Kidney care with no dialysis unit?

Well that might be an aspiration – to get so good at early identification and management of kidney disease that people didn’t need dialysis any more. We are a long way off that but if we do achieve the goals of the organ donor task force and the current levelling off in the number of new patients requiring dialysis, seen over the last few years continues, we might not need to keep expanding the number of dialysis units and the total number of people on dialysis may even start to decrease beyond 2015.

So early detection, better chronic disease management, earlier and more transplantation: dare I say “care planning” is the way to go.

But a kidney service with no dialysis unit? A bit premature you might think. A pub with no beer. Well no. As part of the Royal Free Hospital plans for people to be managed as close to home as possible and to optimise care, the main hospital chronic dialysis facility has closed down and unit-based haemodialysis is now provided by a network of local community and hospital based facilities. The main Royal Free site doing what it can only do – management of complex acute kidney injury, inpatient care and transplantation: providing a team, infrastructure and co-ordinating care; training, education and research.

In fact, you would find a very similar model in many countries with the university hospitals providing research and training, a consult service but often with only a small on-sight haemodialysis unit. At the Royal Free the demand isn’t directly around the hospital, it’s in the adjacent neighbourhoods and so John Connelly, Clinical Director and Dave Thomas, kidney services manager, developed a win-win case for moving dialysis closer to peoples’ homes and freeing up valuable, and expensive to run teaching hospital space.

The move to more local provision has also reduced the institutionalising effect dialysis can have on patients such that many more people are now involved in increasing degrees of self care.

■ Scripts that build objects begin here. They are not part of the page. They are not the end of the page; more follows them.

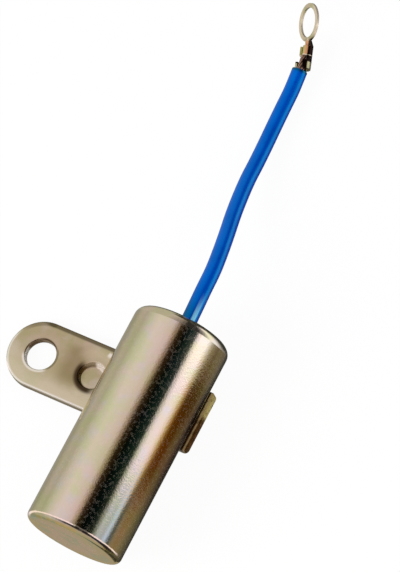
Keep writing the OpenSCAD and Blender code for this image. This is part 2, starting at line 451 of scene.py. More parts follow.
@dataclass(frozen=True)
class ZincPassivate:
    """Zinc plate with a yellow passivation, over drawn or rolled steel."""

    name: str
    grain: Grain
    tan: Colour = (0.80, 0.69, 0.51)
    pink: Colour = (0.83, 0.68, 0.57)
    green: Colour = (0.74, 0.71, 0.45)
    lilac: Colour = (0.77, 0.69, 0.63)
    gloss: float = 0.045
    #: Depth of the relief of its specks. The coarser and the drawn relief are shares of it.
    orange_peel: float = 10.0e-6
    #: Shine lost in the pits of the plate.
    pitting: float = 0.045

    def make(self) -> bpy.types.Material:
        """Builds the material.

        Returns:
            Tan metal that drifts to pink, lilac and green, with fine marks along its grain.
        """
        shader = Shader.material(self.name)
        drift = shader.noise(0.0042, rough=0.55, shift=(0.013, 0.004, 0.0))
        tint = shader.noise(0.0050, shift=(0.0, 0.031, 0.017))
        cloud = shader.noise(0.0028, rough=0.6, shift=(0.021, 0.0, 0.009))
        speck = shader.noise(0.00030, detail=1.0)
        pits = shader.noise(0.00050, detail=1.0, shift=(0.003, 0.0, 0.007)).step(0.48, 0.70)
        peel = shader.noise(0.00080, detail=1.0)
        marks = shader.noise(0.00030, stretch=self.grain.value)
        colour = shader.lay(
            self.tan,
            (tint.step(0.40, 0.62), self.pink),
            (cloud.step(0.46, 0.74), self.lilac),
            (drift.step(0.44, 0.72), self.green),
        )
        colour = self.coat(shader, colour)
        rough = self.gloss + 0.04 * marks.step(0.35, 0.8) + 0.02 * speck
        normal = shader.bump(peel, 0.4 * self.orange_peel)
        normal = shader.bump(speck, self.orange_peel, normal)
        normal = shader.bump(marks, 0.04 * self.orange_peel, normal)
        shine = (1.0 - self.pitting * pits) * (1.0 - self.dull(shader))
        return shader.surface(Base_Color=colour, Metallic=shine, Roughness=rough, Normal=normal)

    def coat(self, shader: Shader, colour: Socket) -> Socket:
        """Lays a piece's own tones on the plate: none here.

        Args:
            shader: The material's shader, not used here.
            colour: The plate's colour.

        Returns:
            The plate's colour.
        """
        return colour

    def dull(self, shader: Shader) -> Value:
        """How far the plate has lost its shine: nowhere here.

        Args:
            shader: The material's shader, not used here.

        Returns:
            The loss, from 0 to 1.
        """
        return 0.0


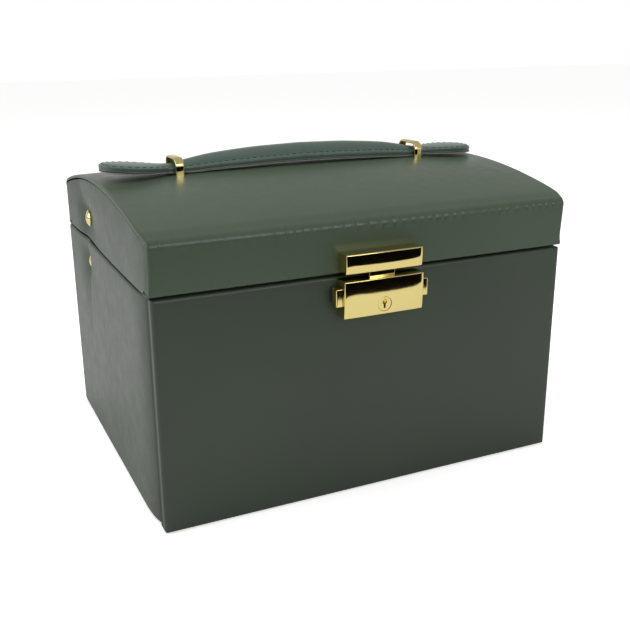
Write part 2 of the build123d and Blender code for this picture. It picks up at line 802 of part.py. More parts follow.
# Lock: a block with a tongue on the lid, a housing with two squeeze tabs and a key plug on the front panel
lock_depth = 9.8
lock_crown = 0.5  # how far the faces of both blocks bulge between their upper and lower edges
upper_half = 22.3
upper_rise = 1.1  # lid's lower edge to the upper block
upper_height = 10.3
housing_half = 23.2
housing_drop = 0.3  # case's upper edge to the housing
housing_height = 19.9
housing_wall = 1.2
housing_round = 1.0
tongue_half = 7.5
tongue_reach = 7.9  # how far the tongue goes down into the housing
tongue_back = 4.6  # front panel to the tongue's back face
tongue_thickness = 1.8
tongue_root = 5.0
tongue_room_front = 0.4
tongue_room_back = 3.6  # the housing moves forward this far before the tongue is out, and more
tab_rise = 6.5  # housing's lower edge to the tabs
tab_height = 9.5
tab_out = 27.2
tab_in = 15.0
tab_back = 1.9  # front panel to the tab's back face
tab_front = 7.6
tab_fit = 0.15
tab_collar = 2.6
tab_collar_rise = 1.0
tab_travel = 2.5
plug_rise = 5.7  # housing's lower edge to the plug's middle
plug_radius = 3.8
plug_inner_end = 2.2  # front panel to the plug's inner end
plug_flange = 4.4
plug_flange_thickness = 1.0
plug_recess = 0.5  # below the edge of the housing's crowned face
key_slot = 1.1
key_slot_height = 4.6
key_slot_depth = 4.0
key_round = 1.3
boss_height = 6.1
boss_inner = 7.0
lock_screw_x = 17.0
lock_screw_rise = 3.3
lock_screw_length = 14.0
plate_half = 26.0
plate_drop = 1.5  # housing's lower edge to the back plate's
plate_height = 9.0
plate_thickness = 1.0

upper_low = lid_bottom + upper_rise
upper_high = upper_low + upper_height
housing_high = body_height - housing_drop
housing_low = housing_high - housing_height
tongue_low = housing_high - tongue_reach
tab_low = housing_low + tab_rise
tab_high = tab_low + tab_height
plug_z = housing_low + plug_rise
boss_top = housing_low + boss_height
lock_screw_z = housing_low + lock_screw_rise
plate_low = housing_low - plate_drop
plate_high = plate_low + plate_height
housing_front = front_y - lock_depth
tongue_y = (front_y - tongue_back - tongue_thickness, front_y - tongue_back)
tab_y = (front_y - tab_front, front_y - tab_back)
cavity_front = housing_front + housing_wall


def crowned_block(half_x, z_span):
    """A lock block against the front, with its face crowned between its upper and lower edges."""
    low_z, high_z = z_span
    with BuildSketch(Plane.YZ.offset(-half_x), mode=Mode.PRIVATE) as profile:
        with BuildLine():
            face = ThreePointArc(
                (housing_front + lock_crown, low_z), (housing_front, (low_z + high_z) / 2),
                (housing_front + lock_crown, high_z),
            )
            Polyline(face @ 1, (front_y, high_z), (front_y, low_z), face @ 0)
        make_face()
    extrude(profile.sketch, amount=2 * half_x)


lock_screw_places = [
    Location((side * lock_screw_x, drawer_front, lock_screw_z), (-90, 0, 0)) for side in sides.values()
]

with BuildPart() as lock_tongue:
    block((-tongue_half, tongue_half), tongue_y, (tongue_low, upper_low + tongue_root))
    fillet(lock_tongue.edges().filter_by(Axis.Y).group_by(Axis.Z)[0], radius=tongue_thickness / 2)
save(lock_tongue, "lock_tongue")

with BuildPart() as lock_upper_block:
    crowned_block(upper_half, (upper_low, upper_high))
    fillet(lock_upper_block.faces().sort_by(Axis.Y)[0].edges(), radius=housing_round)
    root_span = (upper_low - overrun, upper_low + tongue_root)
    block((-tongue_half, tongue_half), tongue_y, root_span, mode=Mode.SUBTRACT)
save(lock_upper_block, "lock_upper_block")

with BuildPart() as lock_housing:
    crowned_block(housing_half, (housing_low, housing_high))
    fillet(lock_housing.faces().sort_by(Axis.Y)[0].edges(), radius=housing_round)
    cavity_half = housing_half - housing_wall
    cavity_y = (cavity_front, front_y + overrun)
    block((-cavity_half, cavity_half), cavity_y, (boss_top, housing_high - housing_wall), mode=Mode.SUBTRACT)
    block((-boss_inner, boss_inner), cavity_y, (housing_low + housing_wall, boss_top), mode=Mode.SUBTRACT)
    block(
        (-tongue_half - tongue_room_front, tongue_half + tongue_room_front),
        (tongue_y[0] - tongue_room_front, tongue_y[1] + tongue_room_back),
        (housing_high - housing_wall - overrun, housing_high + overrun), mode=Mode.SUBTRACT,
    )
    for side in sides.values():
        block(
            (side * (cavity_half - overrun), side * (housing_half + overrun)),
            (tab_y[0] - tab_fit, tab_y[1] + tab_fit), (tab_low - tab_fit, tab_high + tab_fit),
            mode=Mode.SUBTRACT,
        )
    wall_span = (housing_front - overrun, cavity_front + overrun)
    bar_y(plug_radius + running_clearance, wall_span, 0, plug_z, mode=Mode.SUBTRACT)
    screw_span = (drawer_front - lock_screw_length, front_y + overrun)
    for x in (-lock_screw_x, lock_screw_x):
        bar_y(screw_radius, screw_span, x, lock_screw_z, mode=Mode.SUBTRACT)
save(lock_housing, "lock_housing")

for label, side in sides.items():
    with BuildPart() as squeeze_tab:
        block((side * tab_in, side * tab_out), tab_y, (tab_low, tab_high))
        outer_face = squeeze_tab.faces().sort_by(Axis((0, 0, 0), (side, 0, 0)))[-1]
        fillet(outer_face.edges(), radius=edge_round)
        collar_x = side * (housing_half - housing_wall - side_play)
        block((collar_x - side * tab_collar, collar_x), tab_y, (tab_low, tab_high + tab_collar_rise))
    save(squeeze_tab, f"squeeze_tab_{label}")

# Springs that push the tabs out, each between a tab and a stop beside the tongue
spring_radius = 1.9
spring_bore = 1.4
spring_stop = 8.6
stop_thickness = 0.6
with BuildPart() as spring_stops:
    for side in sides.values():
        block(
            (side * (spring_stop - stop_thickness), side * spring_stop), (cavity_front, front_y),
            (boss_top, tab_high),
        )
save(spring_stops, "spring_stops")
for label, side in sides.items():
    with BuildPart() as tab_spring:
        spring_y, spring_z = (tab_y[0] + tab_y[1]) / 2, (tab_low + tab_high) / 2
        bar_x(spring_radius, (side * spring_stop, side * tab_in), spring_y, spring_z)
        bore_span = (side * (spring_stop - overrun), side * (tab_in + overrun))
        bar_x(spring_bore, bore_span, spring_y, spring_z, mode=Mode.SUBTRACT)
    save(tab_spring, f"tab_spring_{label}")

# Key plug, which turns in the housing
with BuildPart() as key_plug:
    plug_front = housing_front + plug_recess
    bar_y(plug_radius, (plug_front, front_y - plug_inner_end), 0, plug_z)
    flange_y = cavity_front + side_play
    bar_y(plug_flange, (flange_y, flange_y + plug_flange_thickness), 0, plug_z)
    slot_y = (plug_front - overrun, plug_front + key_slot_depth)
    slot_low, slot_high = plug_z - key_slot_height / 2, plug_z + key_slot_height / 2
    block((-key_slot / 2, key_slot / 2), slot_y, (slot_low, slot_high), mode=Mode.SUBTRACT)
    bar_y(key_round, slot_y, 0, slot_high - key_round, mode=Mode.SUBTRACT)
save(key_plug, "key_plug")

# Front panel: board and leather, with the lock's back plate let into its inner face
panel_low = base_sheet_thickness
with BuildPart() as front_board:
    board_z = (panel_low + leather, body_height - leather)
    block((-wall_outer, wall_outer), (front_y + leather, drawer_front), board_z)
    recess_y = (drawer_front - plate_thickness, drawer_front + overrun)
    block((-plate_half, plate_half), recess_y, (plate_low, plate_high), mode=Mode.SUBTRACT)
    for x in (-lock_screw_x, lock_screw_x):
        bar_y(screw_radius, (front_y, drawer_front), x, lock_screw_z, mode=Mode.SUBTRACT)
    countersunk_screws(front_screws, front_screw_length, mode=Mode.SUBTRACT)
save(front_board, "front_board")

with BuildPart() as front_cover:
    block((-panel_half, panel_half), (front_y, drawer_front), (panel_low, body_height))
    inner_y = (front_y + leather, drawer_front + overrun)
    block((-wall_outer, wall_outer), inner_y, board_z, mode=Mode.SUBTRACT)
    fillet(front_cover.edges().group_by(Axis.Y)[0], radius=edge_round)
    for x in (-lock_screw_x, lock_screw_x):
        bar_y(screw_radius, (front_y - overrun, drawer_front), x, lock_screw_z, mode=Mode.SUBTRACT)
save(front_cover, "front_cover")

with BuildPart() as lock_back_plate:
    block((-plate_half, plate_half), (drawer_front - plate_thickness, drawer_front), (plate_low, plate_high))
    countersunk_screws(lock_screw_places, lock_screw_length, mode=Mode.SUBTRACT)
save(lock_back_plate, "lock_back_plate")

with BuildPart() as lock_screws:
    countersunk_screws(lock_screw_places, lock_screw_length)
save(lock_screws, "lock_screws")

# Strap handle: a padded grip between the loops and two strap ends that slide in them
grip_lift = 14.0
strap_slide = 5.0
grip_inset = 8.5  # loop's middle to the grip's end
grip_end_rise = 3.3  # lid's crest to the grip's underside, at its ends
grip_end_thickness = 9.1
grip_mid_rise = 5.0
grip_mid_thickness = 10.6
grip_width = 19.0
grip_round = 3.0
strap_gap = 0.35
neck_half = 7.2
neck_length = 7.0  # loop's middle to where the leaf starts
strap_thickness = 4.4
leaf_half = 13.0
leaf_wide_inset = 17.5  # leaf's tip to where it is widest
leaf_tip_inset = 0.5  # lid's side to the leaf's tip
strap_clear = 1.0  # above the lid's cover, at the loops
lean = strap_slide / grip_lift
grip_half_top = loop_place - grip_inset
grip_end_low = crest + grip_end_rise
grip_end_top = grip_end_low + grip_end_thickness
grip_mid_low = crest + grip_mid_rise
grip_mid_top = grip_mid_low + grip_mid_thickness
leaf_tip = lid_half - leaf_tip_inset

with BuildPart() as handle_grip:
    low_half = grip_half_top - lean * grip_end_thickness
    with BuildSketch(Plane.XZ.offset(-grip_width / 2)):
        with BuildLine():
            top = ThreePointArc(
                (-grip_half_top, grip_end_top), (0, grip_mid_top), (grip_half_top, grip_end_top)
            )
            under = ThreePointArc(
                (low_half, grip_end_low), (0, grip_mid_low), (-low_half, grip_end_low)
            )
            Line(top @ 1, under @ 0)
            Line(under @ 1, top @ 0)
        make_face()
    extrude(amount=grip_width)
    long_edges = handle_grip.edges().filter_by(GeomType.CIRCLE).sort_by(Axis.Z)
    fillet(long_edges, radius=grip_round)
save(handle_grip, "handle_grip")


def cover_height(x):
    """Height of the lid's cover over the middle line, at a place along X."""
    return crest + dome_crown - crown_radius + sqrt(crown_radius**2 - x**2)


# The strap ends leave the loops level, while the cover falls away under them
strap_low = cover_height(loop_place) + strap_clear
for label, side in sides.items():
    with BuildPart() as strap_end:
        strap_plane = Plane(origin=(side * loop_place, 0, strap_low), x_dir=(1, 0, 0), z_dir=(0, 0, 1))
        inner_end = side * (low_half - grip_end_thickness - loop_place)
        with BuildSketch(strap_plane):
            with BuildLine():
                tip = (side * (leaf_tip - loop_place), 0)
                flank = Spline(
                    (side * neck_length, neck_half),
                    (side * (leaf_tip - leaf_wide_inset - loop_place), leaf_half),
                    tip, tangents=[(side, 0), (0, -1)],
                )
                Polyline(tip, (inner_end, 0), (inner_end, neck_half), flank @ 0)
            make_face()
            mirror(about=Plane.XZ)
        extrude(amount=strap_thickness)
        # The inner end leans as the grip's end does, so that the grip lifts off it
        with BuildSketch(Plane.XZ.offset(-grip_width)):
            with BuildLine():
                reach = grip_half_top + strap_gap
                cut_drop = 2 * grip_end_thickness
                Polyline(
                    (0, grip_end_top), (side * reach, grip_end_top),
                    (side * (reach - lean * cut_drop), grip_end_top - cut_drop),
                    (0, grip_end_top - cut_drop), close=True,
                )
            make_face()
        extrude(amount=2 * grip_width, mode=Mode.SUBTRACT)
    save(strap_end, f"strap_end_{label}")

print(f"hinge line at y {hinge_y:.2f}, z {hinge_z:.2f}")
print(f"lever and link meet at y {joint_y:.2f}, z {joint_z:.2f}")
print(f"drawer travels {bottom_travel:.3f} and {middle_travel:.3f}")
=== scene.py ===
# %% [markdown]
# A small trunk-shaped jewellery case: leatherette over padded board, an arched lid, a strap handle held in two
# gold loops, and a squeeze lock. As the lid opens, two levers draw the trays forward like a flight of steps.
# The hard parts inside come ready made, as a fixed frame. This lesson dresses them: it builds every leather skin,
# soft pad, gold fitting and velvet lining as a mesh, and gives each a material that starts from the real stuff.
# Everything is in metres, and the case stands where the frame stands: +X right, -Y out of the front, +Z up.

# %% Load the frame
import json
import math

import bmesh
import bpy
import numpy as np
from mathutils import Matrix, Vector, noise


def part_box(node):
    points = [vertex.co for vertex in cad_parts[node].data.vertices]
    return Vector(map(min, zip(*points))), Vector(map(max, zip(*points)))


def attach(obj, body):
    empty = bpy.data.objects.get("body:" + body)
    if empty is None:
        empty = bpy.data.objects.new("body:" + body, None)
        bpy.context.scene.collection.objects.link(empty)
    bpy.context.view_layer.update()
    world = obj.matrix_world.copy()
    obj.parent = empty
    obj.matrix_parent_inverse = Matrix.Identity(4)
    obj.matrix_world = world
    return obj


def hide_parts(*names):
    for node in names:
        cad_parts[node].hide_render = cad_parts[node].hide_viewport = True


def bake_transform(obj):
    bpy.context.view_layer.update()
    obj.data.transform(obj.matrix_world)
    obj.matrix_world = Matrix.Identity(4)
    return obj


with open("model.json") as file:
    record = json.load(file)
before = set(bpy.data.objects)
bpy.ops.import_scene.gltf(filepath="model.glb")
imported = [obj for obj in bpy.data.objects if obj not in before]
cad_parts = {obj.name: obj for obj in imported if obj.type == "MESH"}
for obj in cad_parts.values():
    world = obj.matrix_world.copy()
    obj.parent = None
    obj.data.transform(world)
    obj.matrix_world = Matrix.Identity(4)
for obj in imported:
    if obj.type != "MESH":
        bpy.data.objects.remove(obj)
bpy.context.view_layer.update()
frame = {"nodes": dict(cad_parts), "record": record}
mm = 0.001
sides = {"left": -1, "right": 1}
print("pieces in the frame:", len(frame["nodes"]))

# %% [markdown]
# The camera stands in front of the case's left corner, a little above the lid. Its place and lens were worked out
# from the case's corners, whose real distances are known, so it frames the case as a product photographer would.

# %% Camera
camera_place = Vector((-217.7, -488.4, 247.7)) * mm
camera_yaw = math.radians(24.98)
camera_pitch = math.radians(18.14)
camera_roll = math.radians(-0.38)
sensor_width = 36.0
image_width = 630
focal_pixels = 885.1

camera_data = bpy.data.cameras.new("camera")
camera_data.sensor_fit = "HORIZONTAL"
camera_data.sensor_width = sensor_width
camera_data.lens = focal_pixels / image_width * sensor_width
camera = bpy.data.objects.new("camera", camera_data)
bpy.context.scene.collection.objects.link(camera)
camera.location = camera_place
camera.rotation_euler = (math.pi / 2 - camera_pitch, 0.0, -camera_yaw)
camera.rotation_euler.rotate_axis("Z", camera_roll)
bpy.context.scene.camera = camera
bpy.context.scene.view_settings.view_transform = "Standard"
print("lens", round(camera_data.lens, 2), "mm")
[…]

I am sure that is also a result of Katy Gerrard’s efforts to implement care planning for those with advanced kidney disease. The Royal Free “my kidney care plan” has proved to be very popular with both patients and staff. Katy told me that overall most patients found it useful and reported that it has improved their care. Initial results are promising and are to be presented at the forthcoming Renal Association/British Renal Society meeting.